### Goal
Where a line contains the string "materials", copy that line.

### Given material

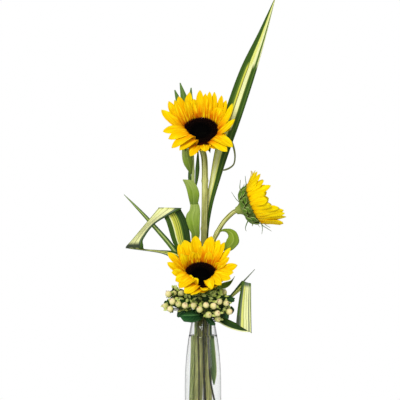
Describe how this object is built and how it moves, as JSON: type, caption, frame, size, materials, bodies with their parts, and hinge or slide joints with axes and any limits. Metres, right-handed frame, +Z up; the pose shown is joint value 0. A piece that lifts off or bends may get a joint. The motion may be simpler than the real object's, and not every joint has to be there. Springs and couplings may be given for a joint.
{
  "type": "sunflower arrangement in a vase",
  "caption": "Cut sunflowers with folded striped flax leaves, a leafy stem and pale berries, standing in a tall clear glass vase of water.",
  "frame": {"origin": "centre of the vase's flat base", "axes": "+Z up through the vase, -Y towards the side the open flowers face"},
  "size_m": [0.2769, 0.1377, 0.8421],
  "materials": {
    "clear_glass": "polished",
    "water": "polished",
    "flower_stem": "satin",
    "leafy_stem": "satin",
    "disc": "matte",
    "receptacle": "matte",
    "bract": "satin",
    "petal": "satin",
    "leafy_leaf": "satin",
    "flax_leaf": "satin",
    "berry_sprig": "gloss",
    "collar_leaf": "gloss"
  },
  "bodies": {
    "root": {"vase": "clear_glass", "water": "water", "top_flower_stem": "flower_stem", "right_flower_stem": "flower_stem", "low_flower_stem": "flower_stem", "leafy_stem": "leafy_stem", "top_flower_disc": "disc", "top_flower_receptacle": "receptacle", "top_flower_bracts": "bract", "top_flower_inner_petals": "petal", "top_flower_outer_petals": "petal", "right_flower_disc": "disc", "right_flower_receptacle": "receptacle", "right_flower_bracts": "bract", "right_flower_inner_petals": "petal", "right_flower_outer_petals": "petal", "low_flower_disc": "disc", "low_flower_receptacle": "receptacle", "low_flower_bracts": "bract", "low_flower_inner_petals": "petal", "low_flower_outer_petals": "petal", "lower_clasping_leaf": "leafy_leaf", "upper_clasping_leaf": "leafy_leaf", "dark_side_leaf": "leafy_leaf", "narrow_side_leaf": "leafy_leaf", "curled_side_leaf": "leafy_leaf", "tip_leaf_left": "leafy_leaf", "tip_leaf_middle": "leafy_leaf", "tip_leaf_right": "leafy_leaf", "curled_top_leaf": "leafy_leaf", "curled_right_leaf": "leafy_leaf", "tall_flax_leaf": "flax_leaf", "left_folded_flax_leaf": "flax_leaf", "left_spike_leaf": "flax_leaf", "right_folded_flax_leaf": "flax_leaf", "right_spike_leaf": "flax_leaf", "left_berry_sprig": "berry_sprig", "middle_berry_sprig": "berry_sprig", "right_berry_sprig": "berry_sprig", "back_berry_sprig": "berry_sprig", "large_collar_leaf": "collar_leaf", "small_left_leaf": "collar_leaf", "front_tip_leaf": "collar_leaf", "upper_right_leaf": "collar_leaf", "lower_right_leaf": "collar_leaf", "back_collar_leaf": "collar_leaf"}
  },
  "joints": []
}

### Correct output
Describe how this object is built and how it moves, as JSON: type, caption, frame, size, materials, bodies with their parts, and hinge or slide joints with axes and any limits. Metres, right-handed frame, +Z up; the pose shown is joint value 0. A piece that lifts off or bends may get a joint. The motion may be simpler than the real object's, and not every joint has to be there. Springs and couplings may be given for a joint.
  "materials": {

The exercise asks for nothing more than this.